What risks does high FDV signal, and why are many low-market-cap new tokens actually expensive? There are several risk layers. First, ceiling pressure on price: as the vesting schedule continues to execute, more tokens enter circulation, supply increases, and if buying demand doesn't grow proportionally, prices face natural downward pressure. The higher the FDV and lower the circulating ratio, the longer this dilutive downward supply pressure will persist. Second, inflated early valuations: many new projects release only 5–10% of tokens at launch to create scarcity and high-price effects; but the FDV of these tokens can reach tens of billions, already exceeding the market caps of many mature projects. When large subsequent token unlocks arrive, even with the project performing normally, it may not be able to sustain price levels due to supply pressure. Third, insider selling pressure: vested tokens when lock-ups expire are often from early investors and teams with extremely low cost bases, who have strong incentives to take profits on unlock — this sell pressure hits secondary market holders directly.
In actual investment analysis, how do you use FDV to make better judgments? A few actionable methods. First, develop the habit of always viewing market cap and FDV together: whenever you see a coin's market cap, immediately check its FDV and circulating ratio (circulating supply ÷ max supply) — these two numbers together give a complete valuation picture. Second, compare FDVs of similar projects: when evaluating a DeFi protocol's valuation, don't just compare market caps; compare FDVs among competing protocols of the same type — if Protocol A's FDV is already 10x Protocol B's but their business scale and activity are comparable, A is relatively expensive. Third, check the unlock schedule: tools like DeFiLlama and Token Unlocks show vesting plans, letting you know what amount of tokens will be released at which point — large unlocks are often short-term sell-pressure milestones worth knowing in advance. Fourth, FDV isn't a universal metric: some protocols lack a fixed max supply (like ETH itself), making FDV inapplicable; high FDV isn't necessarily bad — the key is whether the project's fundamental growth rate can absorb future dilution.
Make FDV's meaning more concrete with a comparison. Suppose you're researching two DeFi protocols and see in a data tool:
Protocol A: market cap $100M, FDV $50B, circulating supply only 0.2% of total.
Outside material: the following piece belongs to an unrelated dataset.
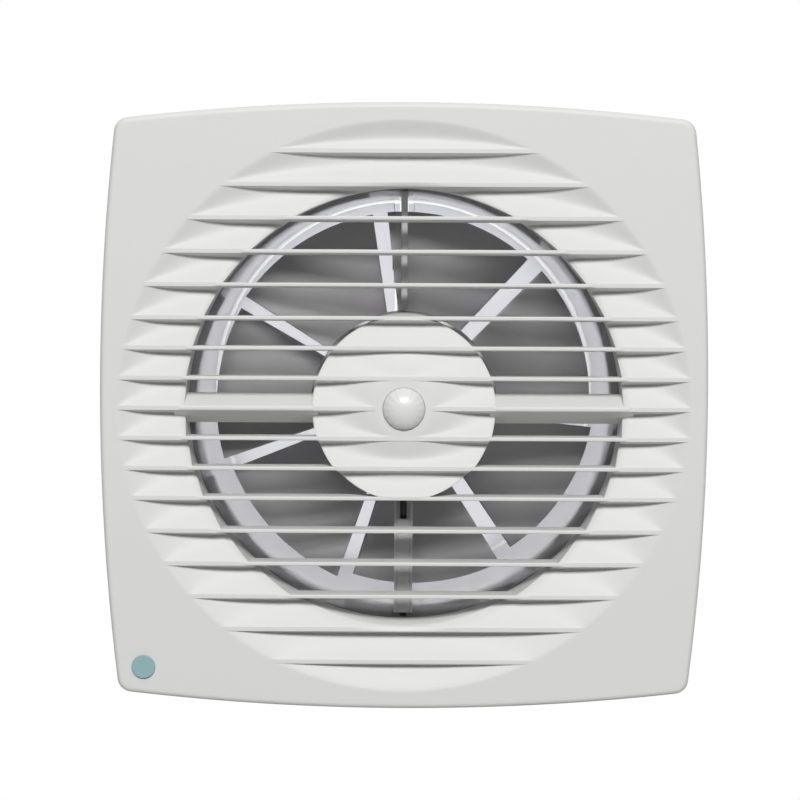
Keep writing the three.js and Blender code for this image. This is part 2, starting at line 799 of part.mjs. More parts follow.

Token launched one month ago, most tokens locked with the team and early investors, scheduled to unlock gradually over the next 3 years.
Protocol B: market cap $3B, FDV $3.5B, circulating supply already 86% of total. An established protocol, most tokens already circulating, with the remainder set to unlock soon.
On the surface, Protocol A's market cap is only $100M, looking much cheaper than Protocol B. But measured by FDV: Protocol A's FDV is $50B, more than 14x Protocol B's. This means at current valuation, Protocol A's fully diluted form is far more expensive than Protocol B — and over the next three years, 99.8% of tokens still need to be released, with each batch creating dilution pressure on existing holders.
This is what FDV does: lets you see through the market cap is low = cheap illusion, laying out the valuation and dilution pressure hidden outside circulating supply for comparison. Comparing by market cap can mislead you; comparing by FDV puts you on the same baseline to measure the true valuation scale of a project.
FDV's core trade-off as a metric is between revealing long-term dilution risk and failing to reflect current real market supply-and-demand. FDV's value lies in letting you see that tokens appearing cheap due to low market cap actually have hidden valuation pressure far exceeding the market cap, preventing you from using low market cap as the sole reason to enter. But FDV's limitations are equally clear: it's only a static calculation snapshot, assuming token price unchanged and all tokens released at current price; in reality, token supply and demand are dynamic, project growth rates differ, projects with high FDV can still perform well, and low FDV doesn't guarantee safety. It's a starting point for analysis and a warning tool, not the end of investment decision-making. Good usage: put FDV into a more complete framework — also look at business growth, token unlock pace, and relative valuation, rather than just the single FDV number.